American planetary scientist

Keith S. Noll (born 1958) is an American planetary scientist.

== Biography ==
Noll works at NASA's Goddard Space Flight Center (GSFC) as a planetary astronomer. Before coming go GSFC, he worked at the Space Telescope Science Institute for 20 years, where he founded the Hubble Heritage Project in 1998. He became chief of GSFC's Planetary Systems Laboratory in 2011, a position he held for six years. Since 2015, he is the Lucy mission’s project scientist.

His research interests include the study of small bodies in the Solar System, the atmospheres of giant planets, brown dwarfs, Saturn's moon Titan, and icy satellites.
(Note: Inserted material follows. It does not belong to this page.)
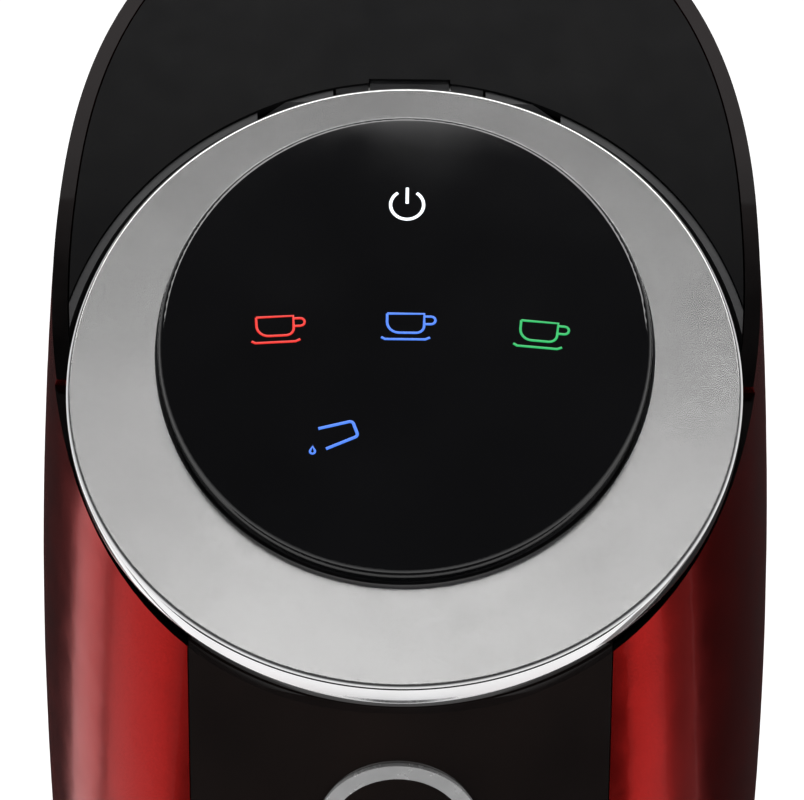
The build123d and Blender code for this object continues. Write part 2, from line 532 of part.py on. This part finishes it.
# ---------------------------------------------------------------- water and electrics inside
def inner_works():
    frame = block(-58, 58, 24, 27, BASE_TOP, 184) & column(SHELL_T + 0.4)
    frame -= block(-30, 30, 20, 30, 60, 156) + block(-58, -34, 20, 30, 0, 30)
    frame -= block(-45, 45, 20, 30, 0, 30)
    for x in (-34, 34):
        for z in (52, 164):
            frame += rod_y(3, 26, 33, x, z)
    save("rear_frame", frame, GREY)
    board = block(-38, 38, 33, 34.6, 46, 170)
    save("main_board", board, (0.02, 0.2, 0.08))
    parts = block(-28, -14, 34.6, 45, 60, 84) + block(-8, 8, 34.6, 46, 58, 76)
    parts += block(-28, -20, 34.6, 42, 100, 140) + block(4, 28, 34.6, 42, 100, 112)
    parts += rod_y(6, 34.6, 45, 22, 70) + rod_y(5, 34.6, 45, 10, 136)
    save("board_parts", parts, (0.1, 0.1, 0.12))
    yoke = block(-72, -49.5, -36, -4, 62, 96) - rod_z(9.4, 50, 110, PUMP_X, PUMP_Y)
    save("pump_yoke", yoke, METAL)
    body = rod_z(9.3, 50, 112, PUMP_X, PUMP_Y) + rod_z(3.2, 42, 120, PUMP_X, PUMP_Y)
    save("pump_body", body, GREY)
    mounts = Part()
    for z in (47.5, 112.2):
        mounts += rod_z(11, z, z + 2.3, PUMP_X, PUMP_Y) - rod_z(3.3, 0, 200, PUMP_X, PUMP_Y)
    save("pump_mounts", mounts, RUBBER)
    heater = block(50, 69, -36, 8, 62, 150)
    for i in range(6):
        heater -= block(66, 70, -40, 12, 70 + i * 13, 74 + i * 13)
    save("thermoblock", heater, METAL)
    stats = Part()
    for z in (96, 122):
        stats += rod_y(6, -42, -36, 58, z) + block(56, 60, -46, -42, z - 3, z + 3)
    save("thermostats", stats, (0.15, 0.12, 0.1))
    meter = rod_z(9, BASE_TOP, 24, METER_X, PUMP_Y) + rod_z(3.2, 24, 30, PUMP_X, PUMP_Y)
    meter += rod_y(1.6, PUMP_Y + 5, PUMP_Y + 13, METER_X + 4, 16)
    save("flow_meter", meter, GREY)
    route = [(0, VALVE_Y - 11.1, 20), (0, 57, 20), (-22, 42, 20), (-43, 31, 18)]
    route += [(-53, 20, 16), (METER_X + 4, 4, 16), (METER_X + 4, PUMP_Y + 9.5, 16)]
    save("suction_hose", tube(route, 3.0, 1.8), RUBBER)
    save("meter_hose", rod_z(3.2, 30, 42, PUMP_X, PUMP_Y) - rod_z(1.6, 0, 60, PUMP_X, PUMP_Y), RUBBER)
    half_way = [(-60.5, -20, 120.05), (-60.5, -20, 140), (-57, 2, 157), (-42, 20, 167), (-14, 20.4, 170)]
    other_half = [(14, 20.4, 170.5), (42, 20, 168), (57, 5, 166), (59.5, -8, 162), (59.5, -8, 150.05)]
    save("pressure_hose", tube(half_way + other_half, 2.6, 1.5), RUBBER)
    route = [(59.5, -26, 150.05), (59.5, -26, 168), (58, -8, 188), (48, 14, 202)]
    route += [(24, 25, 212), (2, 25, 215), (0, 14, 215), (0, 4.05, 215)]
    save("brew_pipe", tube(route, 2.0, 1.2), METAL)
    holder = block(SWITCH_X - 6, SWITCH_X + 6, SWITCH_Y - 4.5, SWITCH_Y + 4.5, SWITCH_Z - 24, SWITCH_Z + 5)
    holder -= head_block(-BIG, BIG, -BIG, BIG, WELL_FLOOR - WALL, BIG)
    holder -= rod_z(2.1, SWITCH_Z - 18, SWITCH_Z + 6, SWITCH_X, SWITCH_Y)
    save("lid_switch", holder, RUBBER)
    plunger = rod_z(2.0, SWITCH_Z - 16, SWITCH_Z, SWITCH_X, SWITCH_Y)
    save("switch_plunger", plunger, METAL)
    save("catch_magnet", head_block(-6, 6, -61, -53, WELL_FLOOR + 0.02, WELL_FLOOR + 1.7), METAL)
    screws = Part()
    for x, y in BASE_SCREWS:
        screws += rod_z(3.3, FOOT_H + 0.2, FOOT_H + 1.6, x, y) - rod_z(1.4, 0, FOOT_H + 0.9, x, y)
    save("base_screws", screws, METAL)


# ---------------------------------------------------------------- build
wall = skin()
side_shells(wall)
front_panel(wall)
rear_cover(wall)
badge_ring()
hood()
lid_well()
metal_ring = lid_screws(lid_ring())
save("lid_ring", metal_ring, METAL)
lid_window()
lid_chassis(metal_ring, gear_sector())
brew_carriage()
brew_unit()
coffee_path()
cup_bay_liner()
drawer()
base_parts()
tank_parts()
inner_works()
low = [min(getattr(a, k) for a, _ in extremes) for k in ("X", "Y", "Z")]
high = [max(getattr(b, k) for _, b in extremes) for k in ("X", "Y", "Z")]
print("box", [round(v, 2) for v in low], [round(v, 2) for v in high])
print("brew ratio, metres per radian", round(BREW_TRAVEL / 1000 / math.radians(LID_ANGLE), 7))
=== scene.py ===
import json
import math

import bpy
from mathutils import Matrix, Vector

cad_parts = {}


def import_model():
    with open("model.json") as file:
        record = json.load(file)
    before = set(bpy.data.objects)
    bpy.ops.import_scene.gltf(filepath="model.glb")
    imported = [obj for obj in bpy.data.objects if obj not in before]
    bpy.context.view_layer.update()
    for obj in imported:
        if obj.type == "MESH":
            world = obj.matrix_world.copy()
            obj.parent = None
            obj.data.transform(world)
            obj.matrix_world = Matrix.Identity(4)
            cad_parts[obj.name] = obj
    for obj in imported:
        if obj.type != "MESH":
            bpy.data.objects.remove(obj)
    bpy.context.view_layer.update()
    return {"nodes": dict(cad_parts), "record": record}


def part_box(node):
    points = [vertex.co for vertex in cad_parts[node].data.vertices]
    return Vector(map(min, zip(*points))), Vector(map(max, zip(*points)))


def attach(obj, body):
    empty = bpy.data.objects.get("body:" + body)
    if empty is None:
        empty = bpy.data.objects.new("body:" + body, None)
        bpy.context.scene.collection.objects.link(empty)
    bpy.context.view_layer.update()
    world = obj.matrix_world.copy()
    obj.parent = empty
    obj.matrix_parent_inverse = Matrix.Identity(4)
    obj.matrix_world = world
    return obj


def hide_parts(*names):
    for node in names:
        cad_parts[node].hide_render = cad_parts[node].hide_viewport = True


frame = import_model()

NODES = frame["nodes"]

# ---------------------------------------------------------------- places (metres)
SLOPE = math.radians(35.7)                  # the head's slope from horizontal
RING_R = (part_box("lid_ring")[1].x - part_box("lid_ring")[0].x) / 2
HEAD_CENTRE = Vector((0, -0.069, 0.245))    # middle of the ring's face
DISH_R = 0.910                              # the ring's face is slightly hollow along the slope
RING_BOTTOM, RING_LIP = -0.003, -0.006      # underside, and the deeper lip at the front
WINDOW_A, WINDOW_B, WINDOW_V, WINDOW_TOP = 0.0544, 0.0571, 0.0086, 0.005
WINDOW_GAP = 0.00025
RING_SHARP = math.radians(40)               # ring edges steeper than this stay crisp
SIGN_FLATNESS = 0.12                        # a sign's height over its stroke's width
UP_SLOPE = Vector((0, math.cos(SLOPE), math.sin(SLOPE)))
NORMAL = Vector((0, -math.sin(SLOPE), math.cos(SLOPE)))
HEAD_AXES = Matrix((Vector((1, 0, 0)), UP_SLOPE, NORMAL)).transposed().to_4x4()
HEAD = Matrix.Translation(HEAD_CENTRE) @ HEAD_AXES

# The camera stands in front of the head and looks down at 27 degrees, a chosen value
CAMERA_ELEVATION = math.radians(27.0)
CAMERA_SWING = math.radians(0.75)
CAMERA_ROLL = math.radians(0.3)
CAMERA_DISTANCE = 0.950
LENS, SENSOR = 193.6, 36.0
AIM_DROP = 0.0036                           # the head's centre sits a little above the picture's middle
AIM_SIDE = -0.0005


# ---------------------------------------------------------------- node helpers
class Shader:
    """A material with one Principled shader and short ways to add procedural detail."""

    def __init__(self, name, color=(0.5, 0.5, 0.5), rough=0.5, metal=0.0, **sockets):
        self.mat = bpy.data.materials.new(name)
        self.mat.use_nodes = True
        self.tree = self.mat.node_tree
        self.bsdf = self.tree.nodes["Principled BSDF"]
        self.coords = self.add("ShaderNodeTexCoord")
        self.set("Base Color", (*color, 1.0))
        self.set("Roughness", rough)
        self.set("Metallic", metal)
        for key, value in sockets.items():
            self.set(key.replace("_", " ").title().replace("Ior", "IOR"), value)

    def add(self, kind, **props):
        node = self.tree.nodes.new(kind)
        for key, value in props.items():
            setattr(node, key, value)
        return node

    def set(self, socket, value):
        self.bsdf.inputs[socket].default_value = value

    def link(self, out, into):
        self.tree.links.new(out, into)

    def noise(self, scale, detail=4.0, stretch=(1, 1, 1)):
        mapping = self.add("ShaderNodeMapping")
        mapping.inputs["Scale"].default_value = stretch
        self.link(self.coords.outputs["Object"], mapping.inputs["Vector"])
        tex = self.add("ShaderNodeTexNoise")
        tex.inputs["Scale"].default_value = scale
        tex.inputs["Detail"].default_value = detail
        self.link(mapping.outputs["Vector"], tex.inputs["Vector"])
        return tex.outputs["Fac"]

    def ramp(self, fac, stops):
        ramp = self.add("ShaderNodeValToRGB")
        elements = ramp.color_ramp.elements
        while len(elements) < len(stops):
            elements.new(0.5)
        for element, (place, value) in zip(elements, stops):
            element.position = place
            element.color = (*value, 1.0) if isinstance(value, tuple) else (value, value, value, 1.0)
        self.link(fac, ramp.inputs["Fac"])
        return ramp.outputs["Color"]

    def vary_color(self, fac, stops):
        self.link(self.ramp(fac, stops), self.bsdf.inputs["Base Color"])

    def vary_rough(self, fac, low, high):
        self.link(self.ramp(fac, [(0.3, low), (0.7, high)]), self.bsdf.inputs["Roughness"])

    def bump(self, fac, strength, depth=0.0002):
        node = self.add("ShaderNodeBump")
        node.inputs["Strength"].default_value = strength
        node.inputs["Distance"].default_value = depth
        self.link(fac, node.inputs["Height"])
        previous = self.bsdf.inputs["Normal"].links
        if previous:
            self.link(previous[0].from_socket, node.inputs["Normal"])
        self.link(node.outputs["Normal"], self.bsdf.inputs["Normal"])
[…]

He has focused on the study of trans-Neptunian objects, particularly with the Hubble Space Telescope. By about 2020, he was responsible for discovering more than 75% of all then-known binary asteroids in the Kuiper belt. (Note: The source for this was published between 2019 and 2021. This may no longer be true as of 2025; compare more recently published studies like Porter et al. 2024.) Noll is interested in identifying opportunities for studying material from the early Solar System that is accessible to Earth-based missions like Lucy.

In 1993, Noll became a member of the International Astronomical Union (IAU). Since 2007, he is a member of the Working Group Small Body Nomenclature, the section of the IAU that is responsible for naming minor planets. He became its vice-chair in 2023.

In 2006, 6386 Keithnoll, a Mars-crossing asteroid, was named in his honor.

== Notable discoveries ==
Noll is credited with co-discovering the binary nature of the trans-Neptunian object 58534 Logos and of 16974 Iphthime, the third known binary Jupiter trojan. He also co-discovered the minor-planet moons Hiisi, Ilmarë, Thorondor, Echidna, Actaea and G!o'e !Hu, as well as the moon of 38628 Huya.